The annuitization exception
I need to back up a bit. In the definition of an annuity, I mentioned the ability for the owner to receive “regular income payments that have certain guarantees.” That, my friends, is called annuitization.
If the annuity owner has annuitized, they have traded the account value in the policy for a guaranteed income stream. At that point, there is no cash value to inherit, and you’re limited to the beneficiary payout option the owner selected if there is one. The usual annuitization options available are:
Life Only: There is no beneficiary. Payments end when the annuitant passes away. No inheritance for anyone!
Life with Period Certain: This option provides a guaranteed number of payments, typically for 10 or 20 years. For example, if the owner selected a “10 year period certain,” payments will continue until the owner passes away or for ten years, whichever is longer. If the annuitant dies after five years, the beneficiary(ies) will receive the remaining five years of payments.
Joint and Survivor: Payments continue to the surviving designated beneficiary (typically a spouse). The payments end when the surviving beneficiary dies.
Annuities have additional options, called riders, so even with the above payout options, if there is an additional death benefit rider, you might receive an inheritance, but the contract/rider may limit your choices in receiving the payout.
A non-annuitized annuity (try to say that 3x)
If the decedent passes away and they didn’t annuitize, you’ll inherit the cash value of the annuity. The beneficiary has several options regarding how to receive the inherited annuity, depending on your relationship to the annuity owner, spouse, or non-spouse. You also must keep the tax implications of distributions in mind as you review the options. It’s worth a repeat:
- Qualified Annuity: Distributions are 100% taxable income.
- Non-Qualified Annuity: Distributions are a mix of taxable (earnings/growth) and nontaxable (contributions).
No named beneficiary requirement
When an annuity has no designated beneficiary, it is left the estate. In that situation, there is only one option.
Five-year rule: The distribution of the entire balance of the annuity must take place within five years of the owner’s death. It doesn’t matter if it’s all in years one, two, five, or spread out over each of the five years.
1. 10-year rule: The distributions must be made to designated beneficiaries within ten years from the date of the owner’s death. Again, like the five-year rule, it doesn’t matter if you take all the proceeds in years one, two, five, eight, or spread them out over each of the ten years.
2. Non-spouse Inherited IRA Annuity Stretch Exceptions: The SECURE Act of 2019 eliminated the stretch inherited IRA annuity provision. However, there are exceptions if you’re an eligible designated beneficiary (EDB):
- Minor children up until they reach their majority – but not grandchildren,
- Disabled or chronically ill individuals,
- Individuals who are not more than ten years younger than the IRA owner.
The beneficiary, if an EDB, can still use the stretch annuity provision and stretch the distributions out over their own lives.
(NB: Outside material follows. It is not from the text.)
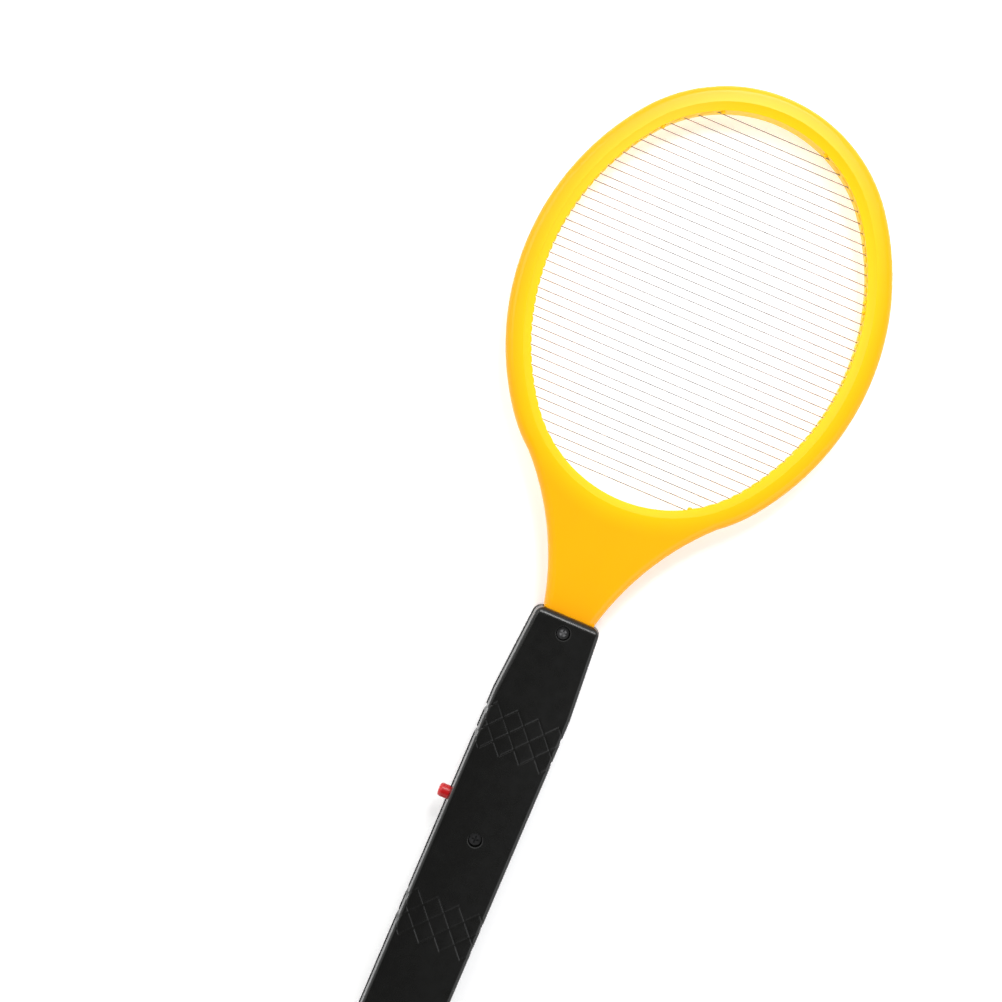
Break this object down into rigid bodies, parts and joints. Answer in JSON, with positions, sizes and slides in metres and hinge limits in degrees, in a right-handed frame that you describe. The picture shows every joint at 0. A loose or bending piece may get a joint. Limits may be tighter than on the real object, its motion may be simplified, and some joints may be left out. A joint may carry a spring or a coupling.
{
  "type": "electric fly swatter",
  "caption": "Racket-shaped electric fly swatter: oval frame with a grid of parallel wires, a tapered neck and a straight grip with a side push button and a battery door.",
  "frame": {"origin": "middle of the swatter's bounding box, on the plane where the two frame halves and the two handle shells meet", "axes": "+Y along the swatter towards the head's tip, +Z out of the face with the screws, +X to the right seen from that face; the button is on -X"},
  "size_m": [0.171, 0.47, 0.024],
  "materials": {
    "yellow_plastic": "smooth moulded, soft sheen",
    "black_plastic": "satin moulded",
    "red_plastic": "glossy moulded",
    "white_plastic": "moulded",
    "grid_wire": "thin drawn wire, copper-tinted",
    "screw_steel": "blackened steel",
    "board_green": "solder-masked laminate",
    "ferrite": "sintered",
    "winding": "enamelled copper wire under tape",
    "epoxy_black": "moulded epoxy",
    "resistor_tan": "lacquered ceramic with bands",
    "film_red": "dipped lacquer",
    "film_yellow": "dipped lacquer",
    "insulation_red": "soft insulation",
    "insulation_black": "soft insulation",
    "cell_wrap": "printed film over a steel can, plain",
    "contact_nickel": "nickel plated"
  },
  "bodies": {
    "swatter": {"head_front": "yellow_plastic", "head_rear": "yellow_plastic", "wire_live": "grid_wire", "wire_ground": "grid_wire", "handle_upper": "black_plastic", "handle_lower": "black_plastic", "handle_screws": "screw_steel", "switch_body": "epoxy_black", "circuit_board": "board_green", "transformer_core": "ferrite", "transformer_winding": "winding", "transistor": "epoxy_black", "resistors": "resistor_tan", "rectifier_diodes": "epoxy_black", "multiplier_capacitors": "film_red", "storage_capacitor": "film_yellow", "lead_live": "insulation_red", "lead_ground": "insulation_black", "lead_battery_positive": "insulation_red", "lead_battery_negative": "insulation_black", "cell_left": "cell_wrap", "cell_right": "cell_wrap", "contact_plate": "contact_nickel", "spring_plate": "contact_nickel", "contact_spring": "contact_nickel", "bridge_plate": "contact_nickel", "bridge_spring": "contact_nickel"},
    "button": {"push_button": "red_plastic"},
    "plunger": {"switch_plunger": "white_plastic"},
    "door": {"battery_door": "black_plastic"}
  },
  "joints": [
    {"name": "button_press", "type": "slide", "parent": "swatter", "child": "button", "axis": [1, 0, 0], "range_m": [0, 0.0022], "stiffness_N_per_m": 700, "springref_m": -0.001},
    {"name": "plunger_press", "type": "slide", "parent": "swatter", "child": "plunger", "axis": [1, 0, 0], "range_m": [0, 0.0022]},
    {"name": "door_slide", "type": "slide", "parent": "swatter", "child": "door", "axis": [0, -1, 0], "range_m": [0, 0.06]}
  ],
  "couplings": [
    {"joint": "plunger_press", "follows": "button_press", "ratio": 1}
  ]
}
3. Inherited non-qualified annuity stretch: The stretch option for non-qualified annuities is still in place. The beneficiary can stretch the distributions out over their own lives.
4. Disclaiming the Annuity: A beneficiary is allowed to refuse an annuity. When you disclaim an annuity, it then goes to the next beneficiary in line; you don’t get to dictate who receives the annuity. There are rules, repercussions, and traps. Read Thanks, But No Thanks! How To Refuse An Inheritance By Disclaiming to learn more about how to disclaim an inheritance (annuity or otherwise). If you disclaim it, the next beneficiary in line can determine their Inherited Annuity options.
5. Annuitization: You may also annuitize the annuity. You select a single-life payout or a term-certain-only option that is shorter than your life expectancy, the options mentioned previously in the annuitization section. There are positives:
- You have a guaranteed payment spread out over your lifetime, spreading out the tax liability.
- If you annuitize a non-qualified annuity, part of the payment is a return of the contributions, which is tax-free. The other part is considered the gain and is taxable. The tax is not front-loaded when you annuitize.
But (you knew there was a but coming) you give up the cash balance for a guaranteed payment. If you need more than what the annuity pays out, then tough #$@#%, that’s all you get. This my least favorite option because it’s too limiting.
But, if you’re afraid you’re going to run out of money, or if you’ll feel better knowing you have a guaranteed monthly payment, annuitizing may be appropriate.
A spouse has all of the above options, plus…
Spousal Continuance: A spouse can continue the existing contract and treat the annuity as their own and name a new beneficiary. When a spouse chooses to treat an inherited annuity as their own, there are no immediate tax repercussions. It’s as if the spouse has owned the annuity from the beginning. It means, beyond required distributions at 72 (if it was qualified), there is no distribution requirement.
Stretch: This applies to all inherited annuities, qualified since spouses are one of the EDB’s, and non-qualified because everyone can stretch the non-qualified.
Generally speaking, it’s more practical just to use the Spousal Continuance, if you do not need the funds right away.
Other inherited annuity tricks
There are different strategies available to the beneficiary that can save money, provide income, and increase investment options.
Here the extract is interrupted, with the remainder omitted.